The correlation predictions for different tube diameters are shown as dotted lines in Figure 8, Figure 9 and Figure 10. In the region where T_BULK < T_PC, the constant “B” was found to be mildly sensitive to the tube diameter, varying from 0.39 for the 2 mm diameter tube to 0.37 for the 0.6 mm diameter tube. However, in the region where T_BULK > T_PC, “B” varied from 0.39 (for the 2 mm diameter) to 0.3 (for the 0.6 mm diameter), respectively. While this range in the values of B (0.3–0.39) is comparable to the B value of 0.28 reported in Jackson et al. [21], this likely points to a need for two distinct correlations above and below T_PC for laminar mixed convection heat transfer. Such an approach of proposing two correlations, above and below T_PC, has been adopted for the turbulent flow regions by other authors as well [5,6]. The correlation is seen to fit the observed data with a MAPE < 15% in all regions where Gr/Re^2.7 > 10⁻³. However, note that the Re 400 scenarios for both 0.6 mm and 0.8 mm diameter tubes have large regions where Gr/Re^2.7 < 10⁻³ (cf. Figure 6b and Figure 6c, respectively), which translates to larger errors, as shown in Figure 8d and Figure 9b, respectively. While correlations of improved accuracies may be obtained by incorporating the effects of additional variables in Equation (11), the simple functional form of this equation represents a useful starting point for these endeavors.

4. Conclusions

This study demonstrates that the effects of buoyancy in vertical upward laminar flows can result in an augmentation in heat transfer rates to supercritical CO₂ (sCO₂) near its pseudocritical temperature (T_PC). This is in contrast to corresponding (upward) flows in the turbulent regime, or laminar sCO₂ flows (with minimum buoyancy effects) where a deterioration in heat transfer near T_PC has been observed. To exploit these sCO₂ heat transfer enhancement characteristics and improve heat exchange efficiencies, the location of the T_PC pinch point and the variables controlling these buoyancy effects need to be identified. After highlighting the lack of heat transfer correlations for laminar sCO₂ upward flows, numerical simulations of sCO₂ (at inlet 8.2 MPa, 265 K) in vertical circular tubes of diameters (D) of 0.2–2 mm, heated with constant wall heat fluxes (Q) of 1–4 kW/m²) and inlet Reynolds (Re) numbers of 100, 400 were carried out to fill this void. The tube lengths were varied to maintain an exit temperature of 320 K (T_PC~309 K). This corresponds to an approximately six-fold increase in Re from the inlet to the outlet. The following conclusions can be drawn from this study:

• When 265 K < T_BULK < 285 K, the thermophysical property variations are gradual, and the local Nu should ideally approach the value of 4.36. However, this was observed to be true only for tube diameter of 0.2 mm. At tube diameters greater than 0.2 mm, the local Nu in this bulk temperature region was greater than 4.36 and was also a function of tube diameter (D), the imposed heat flux (Q), and inlet Re. Further, the local Nu was inversely proportional to the Re and directly proportional to tube diameter and heat flux. This indicates the role played by buoyancy and Gr in this region. This is because, in addition to the direct dependence of Gr on the third-power of the tube diameter, an increase in heat flux increases the temperature difference between the wall and the bulk fluid and therefore, the density differences evaluated at these two temperatures. The fact that Nu was dependent on the inlet Re is in contrast with the results of our previous study (carried out without considering the effect of gravity) [14], which showed that Nu attains identical values, as long as “Q * D” was held constant and was independent of inlet Re.

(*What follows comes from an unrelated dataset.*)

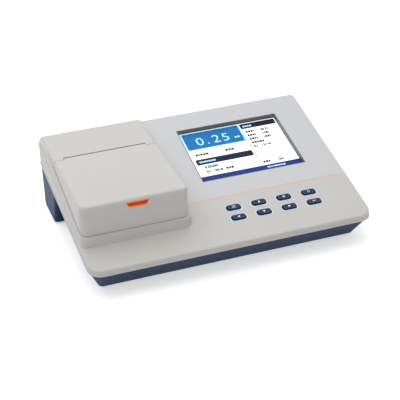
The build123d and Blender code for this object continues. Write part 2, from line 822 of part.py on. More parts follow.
def base_shell():
    """Blue lower housing: tapered tub, full-width rear block, tongue, posts, ribs and connector bay."""
    solid = base_hull(0, 0) + rear_block(0, 0)
    solid -= base_hull(wall, floor_thickness) + rear_block(wall, floor_thickness)
    tongue = body_column(lip_step + wall + seam_gap) - body_column(lip_step + 2 * wall)
    tongue &= between(lambda y: parting_z(y) - tongue_height, lambda y: parting_z(y) + tongue_height)
    for x, y in case_points:
        tongue -= Pos(x, y) * Cylinder(case_boss_radius + seam_gap, sky)
    solid += tongue
    inside = base_hull(wall / 2, floor_thickness / 2) + rear_block(wall / 2, floor_thickness / 2)
    for x, y in case_points:
        solid += Pos(x, y) * Cylinder(case_boss_radius, sky, align=STAND) & inside
    for x, y in main_board_points:
        post = Cylinder(boss_radius, main_board_height - floor_top + wall / 2, align=STAND)
        solid += Pos(x, y, floor_top - wall / 2) * post
        solid -= Pos(x, y, main_board_height) * Cylinder(screw_radius, 2 * (screw_bite + screw_hole_spare))
    solid += floor_ribs()
    solid += bay_box(wall) & between(lambda y: 0, parting_z)
    solid -= bay_box(0.0)
    for place, outline in socket_openings():
        solid -= bay_plane(place) * extrude(outline, amount=2 * wall, both=True)
    for x, y in case_points:
        solid -= Pos(x, y) * Cylinder(screw_radius + screw_pass, sky)
        solid -= Pos(x, y) * Cylinder(case_head_bore, 2 * (foot_proud + case_head_depth))
    for x, y in foot_points:
        solid -= Pos(x, y, foot_proud) * Cylinder(foot_diameter / 2, 2 * foot_recess)
    return solid


def floor_ribs():
    """Cross ribs that stiffen the floor in front of the cell holder and under it."""
    inner = base_side_setback + wall / 2
    low = floor_top - floor_thickness / 2
    first = front + rib_from_front
    ribs = [
        block(left + inner, right - inner, y, y + rib_thickness, low, floor_top + rib_height)
        for y in (first, first + rib_pitch)
    ]
    return ribs[0] + ribs[1]


def bay_box(grow):
    """Recess in the rear wall that the sockets stand in, grown on every side but the open one."""
    return block(
        bay_x - bay_width / 2 - grow,
        bay_x + bay_width / 2 + grow,
        bay_back_y - grow,
        rear - rear_setback if grow else rear,
        bay_middle_height - bay_height / 2 - grow,
        bay_middle_height + bay_height / 2 + grow,
    )


def bay_plane(place, lift=0.0):
    """Plane on the bay's inner wall, facing the rear, with local X to the right as seen from behind."""
    origin = (bay_x - place, bay_back_y + lift, bay_middle_height)
    return Plane(origin=origin, x_dir=(-1, 0, 0), z_dir=(0, 1, 0))


def usb_outline():
    """Outline of the USB socket with its two cut corners at the top."""
    outline = Rectangle(usb_width, usb_height)
    return chamfer(outline.vertices().group_by(Axis.Y)[-1], usb_chamfer)


def serial_outline():
    """D-shaped outline of the serial socket, wide at the top."""
    narrow = serial_height / 5
    outline = Polygon(
        (narrow - serial_width / 2, -serial_height / 2),
        (serial_width / 2 - narrow, -serial_height / 2),
        (serial_width / 2, serial_height / 2),
        (-serial_width / 2, serial_height / 2),
        align=None,
    )
    return fillet(outline.vertices(), serial_height / 4)


def serial_screw_places():
    """Places of the two hex studs beside the serial socket."""
    return [serial_socket_place + side * serial_screw_spread / 2 for side in (-1, 1)]


def socket_openings():
    """Place and outline of each opening in the bay's inner wall."""
    openings = [
        (power_jack_place, Circle(power_jack_radius + socket_fit)),
        (usb_socket_place, offset(usb_outline(), socket_fit)),
        (serial_socket_place, offset(serial_outline(), socket_fit)),
    ]
    openings += [(place, Circle(screw_radius + screw_pass)) for place in serial_screw_places()]
    return openings


def power_jack():
    """Round jack for the plug of a mains adapter, with its centre pin."""
    body = Cylinder(power_jack_radius, power_jack_length + wall, align=HANG)
    body = Pos(0, 0, power_jack_length) * body
    body += Cylinder(power_jack_radius + power_jack_flange, power_jack_flange, align=STAND)
    body -= Cylinder(power_jack_bore, power_jack_length + wall / 2, align=STAND)
    body -= Cylinder(power_jack_bore, wall / 2, align=HANG)
    pin = Cylinder(power_jack_pin, power_jack_length, align=STAND)
    return bay_plane(power_jack_place) * (body + Pos(0, 0, -wall / 2) * pin)


def usb_socket():
    """USB socket: metal shell with the contact tongue inside."""
    outer = usb_outline()
    shell = Pos(0, 0, usb_length) * extrude(outer, amount=-(usb_length + wall))
    shell -= Pos(0, 0, usb_length) * extrude(offset(outer, -shell_wall), amount=-(usb_length + wall / 2))
    tongue = Box(usb_width / 2, usb_height / 3, usb_length + wall / 2 - shell_wall, align=STAND)
    return bay_plane(usb_socket_place) * (shell + Pos(0, 0, -wall / 2) * tongue)


def serial_socket():
    """Nine-pin serial socket: plate, D-shaped shell and two rows of pins."""
    plate = RectangleRounded(serial_plate_width, serial_plate_height, serial_plate_thickness)
    for side in (-1, 1):
        plate -= Pos(side * serial_screw_spread / 2, 0) * Circle(screw_radius + screw_pass)
    outer = serial_outline()
    shell = Pos(0, 0, serial_length) * extrude(outer, amount=-(serial_length + wall))
    shell += extrude(plate, amount=serial_plate_thickness)
    shell -= Pos(0, 0, serial_length) * extrude(offset(outer, -shell_wall), amount=-serial_length)
    for count, row in ((5, 0.5), (4, -0.5)):
        for n in range(count):
            x = (n - (count - 1) / 2) * serial_pin_pitch
            pin = Cylinder(serial_pin_radius, serial_length - 2 * shell_wall, align=STAND)
            shell += Pos(x, row * serial_row_pitch) * pin
    return bay_plane(serial_socket_place) * shell


def hex_studs():
    """Two hex studs that hold the serial socket and the connector board to the wall."""
    hexagon = RegularPolygon(hex_across / 2, 6, major_radius=False)
    head = extrude(hexagon, amount=hex_length)
    shank = Cylinder(screw_radius, serial_plate_thickness + wall + 2 * board_thickness, align=HANG)
    return [bay_plane(place, serial_plate_thickness) * (head + shank) for place in serial_screw_places()]


def connector_board():
    """Upright board behind the bay that carries the sockets."""
    board = RectangleRounded(connector_board_width, connector_board_height, board_thickness)
    for place in serial_screw_places():
        board -= Pos(place, 0) * Circle(screw_radius + screw_pass)
    return bay_plane(0.0, -wall) * extrude(board, amount=-board_thickness)


def main_board():
    """Main circuit board."""
    outline = Pos(main_board_x, main_board_y) * RectangleRounded(
        main_board_width, main_board_depth, main_screw_inset / 2
    )
    for x, y in main_board_points:
        outline -= Pos(x, y) * Circle(screw_radius + screw_pass)
    return Pos(0, 0, main_board_height) * extrude(outline, amount=board_thickness)


def board_components():
    """Larger components that stand on the main board."""
    across = main_board_width / 8
    along = main_board_depth / 6
    processor = extrude(RectangleRounded(across, across, board_thickness / 2), amount=board_thickness)
    memory = Box(across, along / 2, board_thickness, align=STAND)
    capacitor = Cylinder(along / 4, along * 0.8, align=STAND)
    capacitor = chamfer(capacitor.edges().group_by(Axis.Z)[-1], along / 20)
    header = Box(2 * across, along / 2, along / 2, align=STAND)
    header -= Pos(0, 0, board_thickness) * Box(2 * across - board_thickness, along / 4, along, align=STAND)
    inductor = extrude(RectangleRounded(along, along, along / 5), amount=along / 2)
    middle = Pos(main_board_x, main_board_y, main_board_top)
    pieces = [
        middle * processor,
        middle * Pos(1.5 * across, 0) * memory,
        middle * Pos(-2 * across, 0) * inductor,
    ]
    for n in (-1, 0, 1):
        pieces.append(middle * Pos(-2 * across + n * along, -1.5 * along) * capacitor)
    for x in (-1.5, 1.5):
        pieces.append(middle * Pos(x * across, 2 * along) * header)
    return pieces


def board_screws():
    """Four screws of the main board."""
    length = board_thickness + screw_bite
    return [screw(Plane(origin=(x, y, main_board_top)), length) for x, y in main_board_points]


def rubber_feet():
    """Four rubber feet seated in the floor's recesses."""
    disc = Cylinder(foot_diameter / 2, foot_proud + foot_recess, align=STAND)
    disc = chamfer(disc.edges().group_by(Axis.Z)[0], foot_edge)
    return [Pos(x, y) * disc for x, y in foot_points]


def case_screws():
    """Screws that come up through the base into the top shell."""
    seat = foot_proud + case_head_depth
    return [Pos(x, y, seat) * upward_screw(parting_z(y) - seat) for x, y in case_points]


def save(name, *solids):
    """Write one node."""
    shape = Compound(children=list(solids)) if len(solids) > 1 else solids[0]
    export_step(shape, f"parts/{name}.step")


def build():
    """Make every node."""
    os.makedirs("parts", exist_ok=True)
    save("top_shell", top_shell())
    save("base_shell", base_shell())
    save("sample_lid", sample_lid())
    save("finger_pull", finger_pull())
    save("lid_liner", lid_liner())
    save("liner_screws", *liner_screws())
    save("lid_seal", lid_seal())
    save("hinge_pin_left", hinge_pin(-1))
    save("hinge_pin_right", hinge_pin(1))
    save("sample_tray", sample_tray())
    save("cell_holder", cell_holder())
    save("holder_screws", *holder_screws())
    save("collimating_lens", collimating_lens())
    save("lamp", lamp())
    save("lamp_socket", lamp_socket())
    save("transmitted_light_detector", detector(180))
    save("scattered_light_detector", detector(90))
    save("display_bezel", display_bezel())
    save("display_window", display_window())
    save("display_module", display_module())
    save("clamp_frame", clamp_frame())
    save("clamp_screws", *clamp_screws())
    for name, x, y in key_places():
        save(f"key_{name}", key(x, y))
    save("key_board", key_board())
    save("key_switches", *key_switches())
    save("key_board_screws", *key_board_screws())
    save("main_board", main_board())
    save("board_components", *board_components())
    save("board_screws", *board_screws())
    save("connector_board", connector_board())
    save("power_jack", power_jack())
    save("usb_socket", usb_socket())
    save("serial_socket", serial_socket())
    save("hex_studs", *hex_studs())
    save("rubber_feet", *rubber_feet())
    save("case_screws", *case_screws())


build()
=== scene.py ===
import math

import bmesh
import bpy
from bpy.props import FloatProperty, FloatVectorProperty, PointerProperty
from bpy.types import Operator, Panel, PropertyGroup
from mathutils import Matrix, Vector


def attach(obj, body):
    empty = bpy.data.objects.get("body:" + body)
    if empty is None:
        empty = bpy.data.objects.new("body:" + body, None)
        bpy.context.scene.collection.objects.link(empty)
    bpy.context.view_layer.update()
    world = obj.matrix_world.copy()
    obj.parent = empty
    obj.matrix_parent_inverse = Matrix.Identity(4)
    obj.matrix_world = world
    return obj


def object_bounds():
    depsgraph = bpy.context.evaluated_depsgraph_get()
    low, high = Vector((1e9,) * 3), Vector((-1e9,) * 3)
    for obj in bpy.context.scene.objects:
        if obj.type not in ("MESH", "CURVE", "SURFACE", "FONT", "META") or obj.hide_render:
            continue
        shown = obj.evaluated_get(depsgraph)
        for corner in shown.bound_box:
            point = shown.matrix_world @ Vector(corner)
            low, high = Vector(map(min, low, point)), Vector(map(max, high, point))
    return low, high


bl_info = {
    "name": "Turbidity meter finish",
    "version": (1, 0, 0),
    "blender": (4, 5, 0),
    "location": "View3D > Sidebar > Turbidity meter",
    "description": "Materials, printed marks, lit screen and studio for a bench turbidity meter",
    "category": "Object",
}

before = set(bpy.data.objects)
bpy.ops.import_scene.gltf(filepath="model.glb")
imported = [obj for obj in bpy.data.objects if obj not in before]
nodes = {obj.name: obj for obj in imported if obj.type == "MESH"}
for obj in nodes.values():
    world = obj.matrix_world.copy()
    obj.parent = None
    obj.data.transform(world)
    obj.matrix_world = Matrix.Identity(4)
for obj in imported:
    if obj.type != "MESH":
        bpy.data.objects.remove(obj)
cad_low, cad_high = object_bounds()

MM = 0.001
TILT = math.radians(12.8)
ACROSS = Vector((1, 0, 0))
UPHILL = Vector((0, math.cos(TILT), math.sin(TILT)))
NORMAL = Vector((0, -math.sin(TILT), math.cos(TILT)))
KEYS = ("mode", "up", "adjust", "power", "left", "down", "right", "enter")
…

• When 285 K < T_BULK < 310 K, the thermophysical properties vary significantly, and Nu increases sharply (beyond 4.36). The extent of these Nu deviations (from 4.36), before and after T_PC, were again found to be functions of the imposed heat fluxes, the tube diameter, and the inlet Re. Again, the local Nu was inversely proportional to the Re and directly proportional to the tube diameters and heat fluxes in this region.

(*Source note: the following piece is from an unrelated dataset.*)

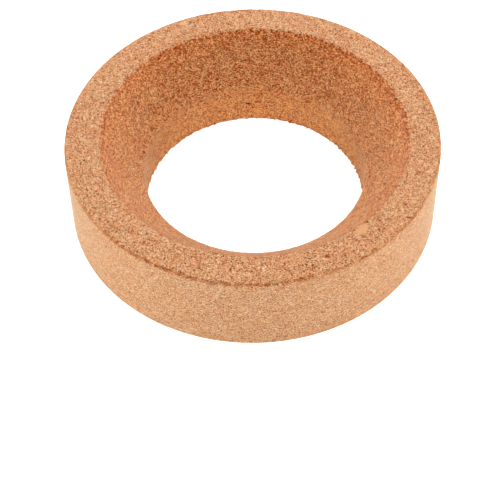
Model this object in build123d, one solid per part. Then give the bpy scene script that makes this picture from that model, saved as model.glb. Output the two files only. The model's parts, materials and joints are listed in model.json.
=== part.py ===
from build123d import *

import os

# Bench ring of pressed cork that holds a round-bottomed flask upright.
#
# The ring is one block of pressed cork granules, turned all round: a flat foot, a straight
# outer wall, a flat rim, a conical seat that centres the flask, and a straight bore that
# lets the lowest part of the flask hang clear of the bench. Every corner is eased, because
# pressed cork crumbles at a sharp one.
#
# Millimetres. +Z is up along the ring's axis, and the origin is at the centre of the foot.

# Overall size of the turned block.
outer_diameter = 160.0
ring_height = 40.0

# Flat rim left standing round the mouth of the seat.
rim_width = 14.0

# Conical seat, from its mouth in the rim down to the bore.
seat_depth = 20.0

# Straight bore, from the bottom of the seat to the foot.
bore_diameter = 96.0

# Radii of the eased corners, from the outer wall inwards and down to the foot.
rim_edge_radius = 1.5
mouth_edge_radius = 0.8
throat_edge_radius = 1.2
bore_foot_radius = 0.6
outer_foot_radius = 1.0


def ring_section() -> Sketch:
    """Half of the section through the axis: X is the radius and Y the height."""
    outer = outer_diameter / 2
    mouth = outer - rim_width
    bore = bore_diameter / 2
    throat_height = ring_height - seat_depth

    # Each corner is a place in the section and the radius that eases it.
    corners = [
        ((bore, 0), bore_foot_radius),
        ((outer, 0), outer_foot_radius),
        ((outer, ring_height), rim_edge_radius),
        ((mouth, ring_height), mouth_edge_radius),
        ((bore, throat_height), throat_edge_radius),
    ]
    section = make_face(Polyline([place for place, _ in corners], close=True))
    for place, radius in corners:
        corner = section.vertices().sort_by_distance(place)[0]
        section = fillet(corner, radius)
    return section


def cork_ring() -> Part:
    """The section stood upright and turned once round the axis."""
    ring = revolve(Plane.XZ * ring_section(), Axis.Z)
    ring.label = "cork_ring"
    return ring


def main() -> None:
    """Write the ring as parts/cork_ring.step."""
    os.makedirs("parts", exist_ok=True)
    ring = cork_ring()
    export_step(ring, f"parts/{ring.label}.step")


main()
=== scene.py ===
"""Looks of a bench ring of pressed cork that holds a round-bottomed flask upright.

The ring is one block of pressed cork granules. Its outer wall is ground smooth, its rim is
sliced, its conical seat and its straight bore are cut on one axis that stands a little off
the wall's, and its corners have crumbled.

Metres. +Z is up, and the origin is at the centre of the ring's foot. The camera looks
along +Y and down, so the front of the ring is its -Y side.
"""

import json
import logging
import math
from collections.abc import Callable, Mapping, Sequence
from dataclasses import dataclass, field
from enum import Enum
from typing import Any, Union

import bmesh
import bpy
from mathutils import Matrix, Vector


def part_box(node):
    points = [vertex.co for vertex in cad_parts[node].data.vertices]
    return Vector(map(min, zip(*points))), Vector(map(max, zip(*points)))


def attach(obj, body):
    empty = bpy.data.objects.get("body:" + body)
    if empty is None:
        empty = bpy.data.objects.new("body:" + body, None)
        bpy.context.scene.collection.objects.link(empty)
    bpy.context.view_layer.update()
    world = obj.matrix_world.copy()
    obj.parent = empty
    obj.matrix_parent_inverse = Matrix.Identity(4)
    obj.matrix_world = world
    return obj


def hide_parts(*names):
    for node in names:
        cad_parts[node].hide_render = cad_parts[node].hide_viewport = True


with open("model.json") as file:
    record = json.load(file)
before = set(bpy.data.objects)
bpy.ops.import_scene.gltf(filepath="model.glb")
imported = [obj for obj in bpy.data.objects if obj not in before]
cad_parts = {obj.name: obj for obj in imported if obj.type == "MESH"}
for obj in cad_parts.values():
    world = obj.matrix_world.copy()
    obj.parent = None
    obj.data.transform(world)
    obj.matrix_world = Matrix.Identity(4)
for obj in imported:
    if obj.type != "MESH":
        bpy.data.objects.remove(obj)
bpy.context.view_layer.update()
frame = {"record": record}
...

• When T_BULK > 325 K, the thermophysical property variations are gradual and asymptotically approach different values, depending on the imposed heat flux and tube diameters, pointing to buoyancy effects upstream affecting the flow behavior downstream.
• The Grashof (Gr) numbers vary sharply (by nearly two orders of magnitude) from 270 K to T_PC, followed by a gradual reduction beyond T_PC. Further, they were sensitive to the imposed fluxes and inlet Re, pointing to the important role played by T_WALL in the observed behavior. While Gr increases with tube diameter (through its obvious third-power dependency), its magnitude across all scenarios was in the range of 10²–10⁷, which is well within the 10⁹ laminar to turbulence transition limit for constant property fluids undergoing natural convection.

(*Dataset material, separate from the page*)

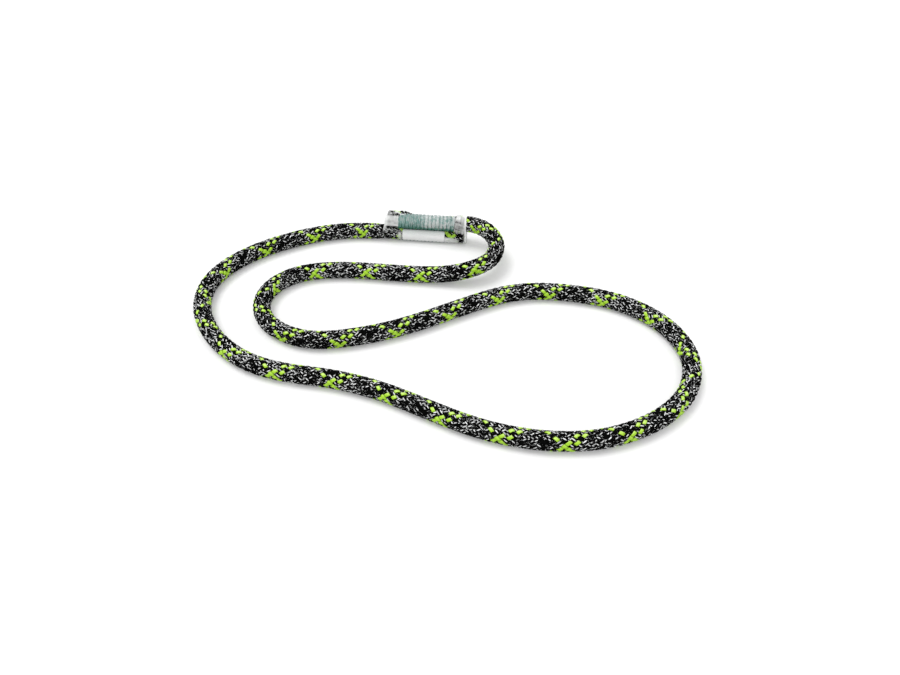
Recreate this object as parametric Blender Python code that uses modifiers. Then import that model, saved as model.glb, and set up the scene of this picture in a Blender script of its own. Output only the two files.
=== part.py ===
"""Endless loop sling: one length of kernmantle cord whose ends are laid one over the other and sewn.

Units are metres, +Z is up. The sling lies on the plane z = 0 as it does when it is put down. The origin is
the middle of the sewn joint, on the surface that the joint lies on. +X runs along the loop's longer side.
"""

import math

import bmesh
import bpy
import numpy as np
from mathutils import Matrix, Vector

# Cord
ROPE_DIAMETER = 0.0100
SHEATH_WALL = 0.0012
ROPE_SIDES = 12
OUTER_STRANDS = 6
STRAND_SIDES = 8
STRAND_RECESS = 0.0005

# Running gap between pieces that touch on the real sling
CLEARANCE = 0.0003

# Sewn joint, measured along its straight axis from its middle
JOINT_TURN = math.radians(-6.0)
LOWER_CUT_END = 0.0255
UPPER_CUT_END = -0.0240
LOWER_MOUTH = -0.0280
UPPER_MOUTH = 0.0272
SEAM_START = -0.0172
SEAM_END = 0.0200
SQUEEZE_TAPER = 0.0022
MOUTH_TAPER = 0.0060

# Rope size inside the joint, as a share of the free rope's
UPPER_SQUEEZE = 0.80
LOWER_SQUEEZE = 0.88
END_SQUEEZE = 0.925

# Sewing thread
THREAD_DIAMETER = 0.0007
STITCHES = 30
POINTS_PER_STITCH = 16
THREAD_SIDES = 6
BOBBIN_HALF_ANGLE = math.radians(31.0)
LEAST_WINDING_GAP = 0.0004

# Label strip on the front of the lower rope
LABEL_LENGTH = 0.0280
LABEL_MIDDLE = -0.0006
LABEL_THICKNESS = 0.0002
LABEL_TOP_ANGLE = math.radians(59.0)
LABEL_BOTTOM_ANGLE = math.radians(-47.0)
LABEL_CORNER = 0.0012
LABEL_ROWS = 10

# Clear sleeve
SLEEVE_WALL = 0.0004
SLEEVE_LAND = 0.0030
SLEEVE_RIM_SLANT = math.radians(8.0)
SLEEVE_ARC_STEPS = 5

# Spacing of the points along the cord: the turn from one to the next in radians, and the step's limits
BEND_PER_STEP = 0.32
LONGEST_STEP = 0.024
SHORTEST_STEP = 0.006
CURVE_POINTS_PER_SPAN = 24

# The cord's route after the joint, chosen by hand: X, Y and the share of the climb from the floor to the
# height at which the upper rope enters the joint
ROUTE = [
    (-0.0550, 0.0030, 0.0),
    (-0.0740, -0.0015, 0.0),
    (-0.0920, -0.0095, 0.0),
    (-0.1235, -0.0360, 0.0),
    (-0.1315, -0.0540, 0.0),
    (-0.1315, -0.0730, 0.0),
    (-0.1245, -0.0920, 0.0),
    (-0.1125, -0.1085, 0.0),
    (-0.0975, -0.1210, 0.0),
    (-0.0785, -0.1295, 0.0),
    (-0.0500, -0.1355, 0.0),
    (-0.0220, -0.1445, 0.0),
    (0.0320, -0.1715, 0.0),
    (0.0610, -0.1790, 0.0),
    (0.0910, -0.1785, 0.0),
    (0.1180, -0.1685, 0.0),
    (0.1405, -0.1485, 0.0),
    (0.1495, -0.1200, 0.0),
    (0.1405, -0.0920, 0.0),
    (0.1180, -0.0720, 0.0),
    (0.0850, -0.0620, 0.0),
    (0.0600, -0.0615, 0.0),
    (0.0310, -0.0720, 0.0),
    (-0.0215, -0.0975, 0.0),
    (-0.0420, -0.1030, 0.0),
    (-0.0620, -0.1045, 0.0),
    (-0.0800, -0.0980, 0.0),
    (-0.0935, -0.0825, 0.0),
    (-0.0950, -0.0635, 0.0),
    (-0.0830, -0.0470, 0.0),
    (-0.0650, -0.0405, 0.0),
    (-0.0360, -0.0405, 0.0),
    (-0.0060, -0.0440, 0.02),
    (0.0137, -0.0457, 0.17),
    (0.0295, -0.0452, 0.51),
    (0.0415, -0.0373, 0.66),
    (0.0458, -0.0206, 0.80),
    (0.0385, -0.0076, 0.94),
]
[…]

• The results indicate that buoyancy augmented laminar heat transfer rates may be expected when Gr/Re^2.7 > 10⁻⁴ (Gr = Grashof number).
• A modified Nusselt number correlation in terms of (Gr/Re) is proposed and is determined to fit the observed variations within a mean absolute percentage error <15%, in most regions. While the correlation is functionally similar, with constants close to other correlations proposed for laminar, mixed convection flow involving subcritical water in a vertically heated tube, the equation identifies the major variables associated with buoyancy-induced heat transfer augmentation in the laminar regime and provides a starting point for formulating more complex correlations that incorporate additional variables for improved accuracies.